Some small town tailors make many kinds of garments to stay in business. My granddad could make any kind of garment. I watched him explain every detail of making a coat from perhaps the1350s. This one boy of 11 that I went to school with went to a local tailor and got a simple school coat. Not expensive. Another boy just out of high school went to a local tailor for a special coat made and the old tailor told him about making clothes for about every fad that came around the bend in his life time. Don't have to be a stuffy old tailor only making "tailored" clothes. But your image to your customers matters, as I explained different doors, different rooms and even different locations, so not to lose customers.

What I like about tailors making so many kinds of garments, one offs, at that, is they are not elementary garments. There education (apprenticeship) added so much knowledge. Better pattern, better fit, better concept of the fad, style, whatever. I've seen lousy tailors who should have been doing something else with their life.
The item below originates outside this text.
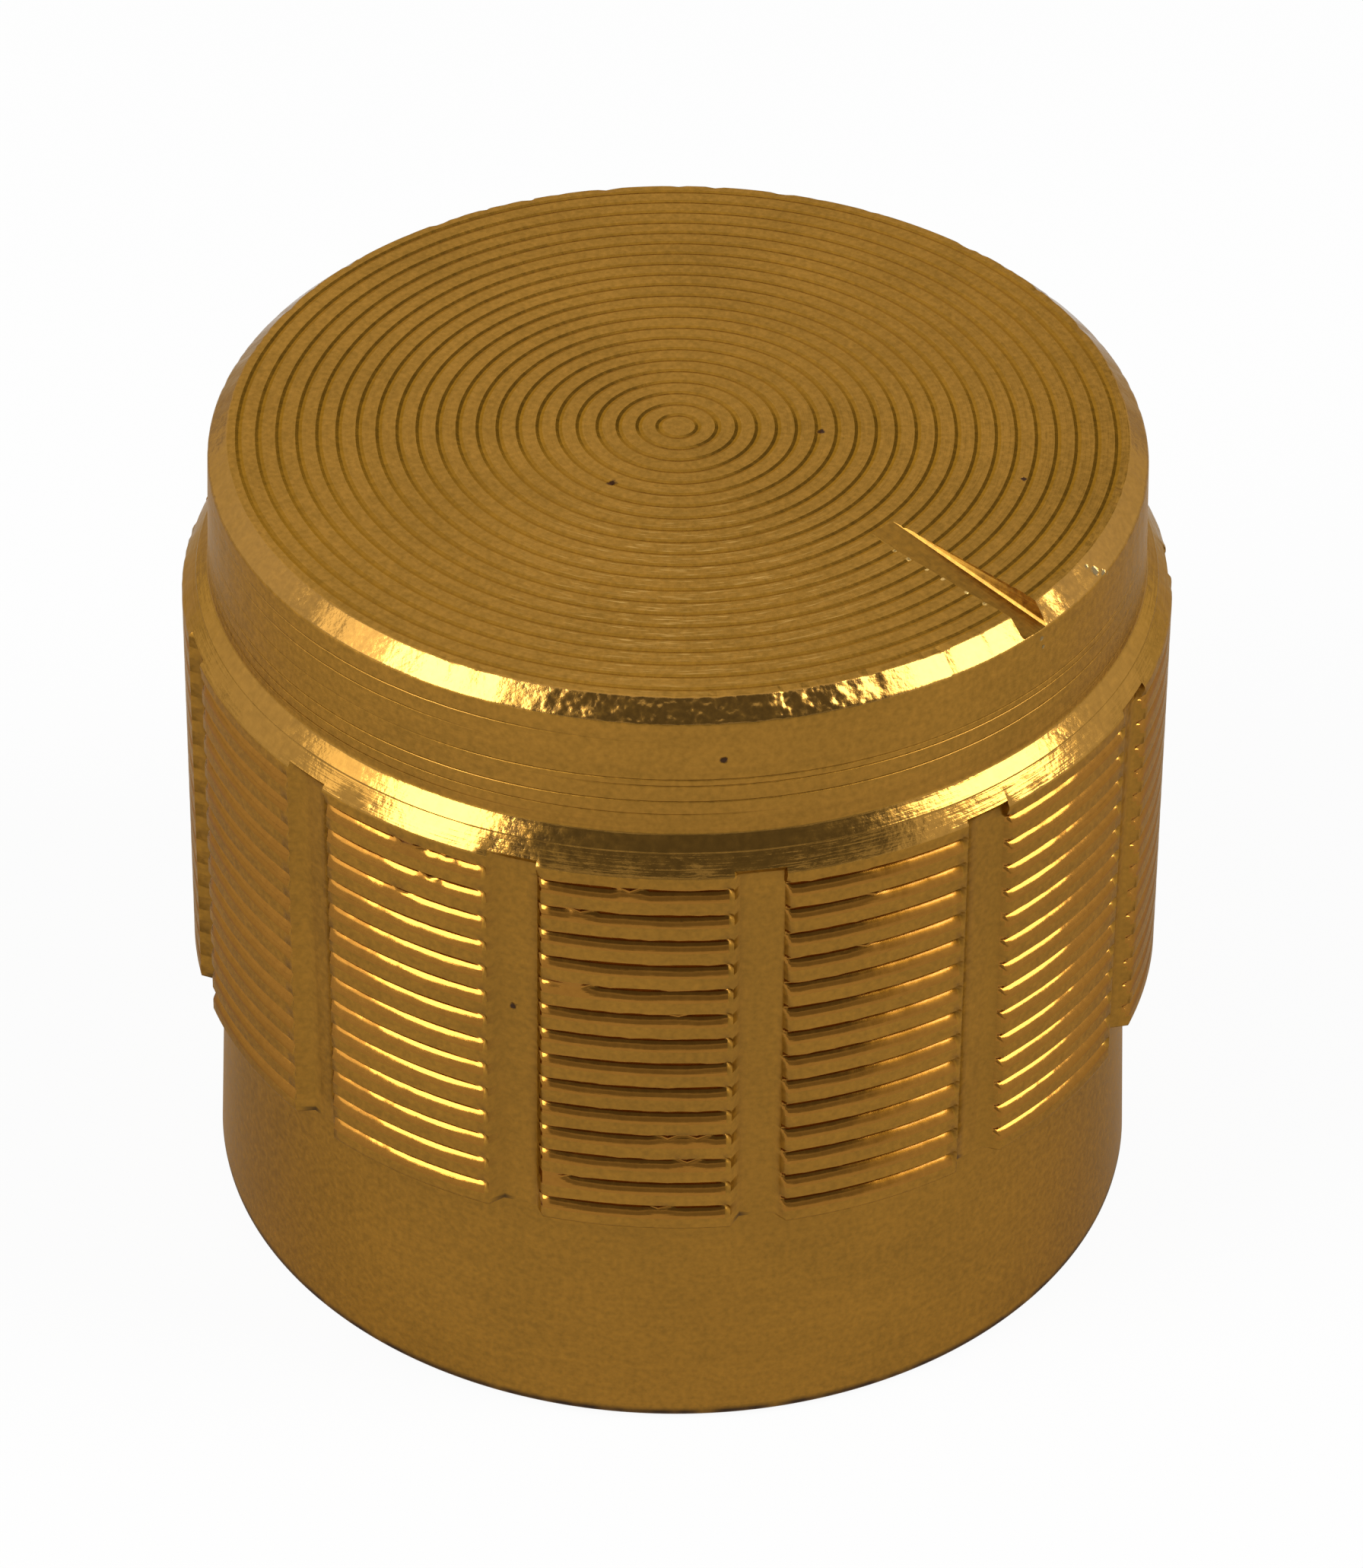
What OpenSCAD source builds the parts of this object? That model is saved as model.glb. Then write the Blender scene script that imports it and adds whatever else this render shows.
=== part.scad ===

But the best tailors leave a lot to marvel about when seeing  people wearing these clothes that they made.

I think what you want is not brand and other unworthy associations, but recognition of making the best for the wealthy and those who have less.  When teenagers discover that they are part of the fashion design team, who wants to go to the store to try and find something that will never be as good? The tailor who made for the 11 year old boy just looked at him, a few measurements, of course, found out what was wanted, and drew the pattern on the cloth, cut out with inlays for fitting, do the fitting, sew it up and press- finished. Cost a little more than unfitted store bought pre-made garbage. A sports coat can have a canvas put in on the bias with less details to bring the cost down. Some guys never use hip pockets on the coat. A flap there nobody except the owner is going to know. There are ways to bring the cost down and still have a nice coat. A good fit is important. Other stuff varies according to price. Thousands of hand stitches will run the cost up, as more details add to the cost for those who want them. Make what people will pay for.

True bespoke is top brand identity. You don't have to make a fake one. True bespoke gives you and the customer freedom and liberty, whereas, brand identity, that you are thinking of, will take that away, because it is in a different business category.